The Attractor Mechanism in Gauss-Bonnet Gravity

TL;DR

This paper investigates the attractor mechanism in extremal black holes within five-dimensional Gauss-Bonnet gravity, demonstrating its persistence under certain conditions and its breakdown in non-extremal cases through analytical and numerical methods.

Contribution

It extends the attractor mechanism concept to Gauss-Bonnet gravity, providing analytical evidence and numerical examples of its validity and failure.

Findings

Attractor mechanism holds in extremal Gauss-Bonnet black holes under specific conditions.

Numerical solutions confirm the attractor behavior for a simple scalar model.

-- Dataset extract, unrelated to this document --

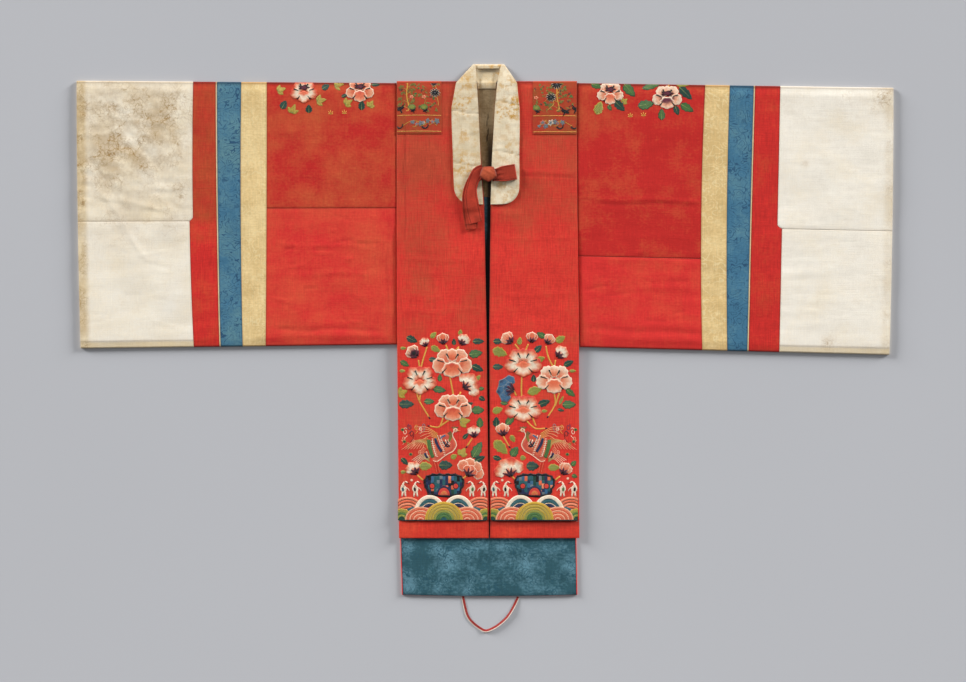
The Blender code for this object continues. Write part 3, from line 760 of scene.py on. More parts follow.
# %% Back and linings
def flat_panel(node, low, high, inset, level, wall, finish, lift, seed, sag=0.003):
    columns, rows = (160 if "lining" in node else 56), max(4, round((high - low) / 0.007))

    def shape(column, row):
        y = low + (high - low) * row / rows
        left, right = row_value(BACK_ROWS, y, "right_side") + inset, row_value(BACK_ROWS, y, "left_side") - inset
        across = column / columns
        x = left + (right - left) * across
        y = y - sag * (1 - (2 * across - 1) ** 2) * smooth_step(low + 0.12 - y, 0, 0.12)
        rim = smooth_step(np.minimum(x - left, right - x), 0, 0.01) * smooth_step(y - low, 0, 0.01)
        height = lift * rim * (0.5 + 0.5 * waves(x, y, seed, 0.05, (3.5, 0.9), 14))
        height = np.maximum(height, 0) * (1 + 2.5 * smooth_step(HEM_LOW - 0.014 - y, 0, 0.02))
        # painted shade along the lining's sides, beside the back
        dust_and_shade = 0.55 * np.exp(-np.minimum(x - left, right - x) / 0.002) * (inset > 0.001)
        fade = 0.3 + 0.3 * waves(x, y, seed + 1, 0.1)
        slit_left, slit_right = row_value(BODY_ROWS, y, "right_opening"), row_value(BODY_ROWS, y, "left_opening")
        beside = (x - slit_left) / np.maximum(slit_right - slit_left, 0.001)
        covered = smooth_step(y, HEM_LOW + 0.001, HEM_LOW + 0.007)
        # painted shadow of the fronts on the lining: some wherever they cover it, more towards the slit's far side and
        # lower down
        if node == "back_lining":
            shadow = 0.42 + 0.95 * smooth_step(beside, 0.38, 0.60) + 0.7 * smooth_step(-y, -0.24, -0.16)
            dust_and_shade = dust_and_shade + covered * shadow
        if node == "back_lining_yoke":
            # a dark line painted into the crease down the middle of the neck lining: painted shade
            middle = bell(x - 0.0055 - 0.0014 * np.sin(y * 190), 0.0009)
            dust_and_shade = dust_and_shade + 0.8 * middle * smooth_step(y, 0.405, 0.42) * (1 - smooth_step(y, 0.47, 0.48))
            # painted shadow of the fronts on the far side of the slit
            dust_and_shade = dust_and_shade + 0.95 * smooth_step(beside, 0.34, 0.70) * (1 - smooth_step(y, 0.38, 0.48))
            fade = 0.30 + 0.55 * smooth_step(y, 0.40, 0.50)
        return laid(x, y, level + height, x, y, fade, 0.35 * spots(x, y, [NECK_SPOT]), dust_and_shade)

    obj = cloth(node, columns, rows, shape, wall, finish)
    stand_for(obj, node)


SAG = 0.0030  # the back hem is this much lower in its middle
BACK_HEM = -0.5841 + SAG
HEM_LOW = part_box("front_hem_left")[0][1]
YOKE_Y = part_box("back_lining_yoke")[0][1]
LINING_INSET = 0.0020
NECK_SPOT = (0.0, 0.5, 0.03, 1)
flat_panel("back", BACK_HEM, SHOULDER_Y, SEAM, BACK_WALL, BACK_WALL, "sleeve_bright", 0.0, 41)
flat_panel("back_lining", BACK_HEM + 0.0003, YOKE_Y - SEAM, LINING_INSET, LINING_LEVEL, LINING_WALL,
           "blue_lining", 0.0003, 43)
flat_panel("back_lining_yoke", YOKE_Y, SHOULDER_Y, LINING_INSET, LINING_LEVEL, LINING_WALL,
           "undyed_lining", 0.0002, 47, sag=0.0)

# %% The two fronts and their hems
ROLL_Y = SHOULDER_Y + 0.0006
ROLL = FRONT_LEVEL / 2


def front_panel(node, side, path, seam_y, finish):
    """A front from its path of (y, z, height above which the relief adds)."""
    ys, zs, on_top = np.array(path).T
    columns = 50
    arcs = so_far(np.hypot(np.diff(ys), np.diff(zs)))

    def shape(column, row):
        y = ys[row]
        opening = row_value(BODY_ROWS, y, f"{side}_opening")
        armhole = row_value(BODY_ROWS, y, f"{side}_side")
        gap = SEAM / 2
        left, right = (armhole + gap, opening) if side == "right" else (opening, armhole - gap)
        x = left + (right - left) * column / columns
        top = on_top[row]
        height = (front_height(side, x, y) - FRONT_LEVEL) * top
        from_opening = abs(x - opening)
        edges = bell(abs(x - armhole), 0.0024) * smooth_step(y, 0.2, 0.24)
        edges = edges + bell(y - seam_y, 0.0024)
        height = np.maximum(height - 0.0006 * edges * top, -0.0002)
        fade = 0.08 + 0.72 * smooth_step(y, 0.12, 0.40) + 0.24 * waves(x, y, 51, 0.16)
        fade = fade + (0.12 if side == "right" else -0.08)
        # painted shade, with some dust: darker in crease valleys, over the shoulder fold and along the opening's edge,
        # and darker along the hem seam
        dust_and_shade = 3.0e2 * np.maximum(-creased(x, y, BODY_CREASES[side], 0.8), 0) * top
        dust_and_shade = dust_and_shade + 0.75 * np.exp(-np.maximum(SHOULDER_Y - y, 0) / 0.0025)
        dust_and_shade = dust_and_shade + 0.55 * np.exp(-from_opening / 0.0016) + 0.5 * np.exp(-abs(y - seam_y) / 0.0010)
        # painted shade across the top of the wearer's left hem, under the front's lower edge
        if node == "front_hem_left":
            dust_and_shade = dust_and_shade + 0.5 * smooth_step(y, HEM_TOP - 0.017 + 0.003 * np.sin(x * 70), HEM_TOP - 0.006)
        return laid(x, y, zs[row] + height, x, arcs[row], fade, 0.0, dust_and_shade)

    obj = cloth(node, columns, len(path) - 1, shape, WALL, finish)
    stand_for(obj, node)


HEM_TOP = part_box("front_hem_left")[1][1]
flat_ys = np.linspace(HEM_TOP + SEAM, ROLL_Y, 242)
turns = np.radians(np.linspace(90, -90, 13)[1:])
over = [(ROLL_Y + ROLL * math.cos(t), ROLL * (1 + math.sin(t)), 0.0) for t in turns]
FRONT_PATH = [(y, FRONT_LEVEL, 1.0) for y in flat_ys] + over
HEM_PATH = [(y, FRONT_LEVEL, 1.0) for y in np.linspace(HEM_LOW, HEM_TOP, 12)]
for side in ("left", "right"):
    front_panel(f"front_{side}", side, FRONT_PATH, HEM_TOP + SEAM, "front")
    front_panel(f"front_hem_{side}", side, HEM_PATH, HEM_TOP, "hem")

# %% [markdown]
# The shoulder patches are older embroidery, cut from another robe. Each is a thin square that lies on the front,
# so its points are the front's own height moved up.

# %% Shoulder patches
PATCH_WALL = 0.0005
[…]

The mechanism fails in non-extremal black hole solutions.

Abstract

We study extremal black hole solutions of D=5 Gauss-Bonnet gravity coupled to a system of gauge and scalar fields. As in Einstein gravity, we find that the values of the scalar fields on the horizon must extremize a certain effective potential that depends on the black hole charges. If the matrix of second derivatives of the effective potential at this extremum has positive eigenvalues, we give evidence, based on a near horizon perturbative expansion, that the attractor mechanism continues to hold in this general class of theories. We numerically construct solutions to a particular simple single scalar field model that display the attractor mechanism over a wide range of asymptotic values for the scalar field. We also numerically construct non-extremal solutions and show that the attractor mechanism fails to hold away from extremality.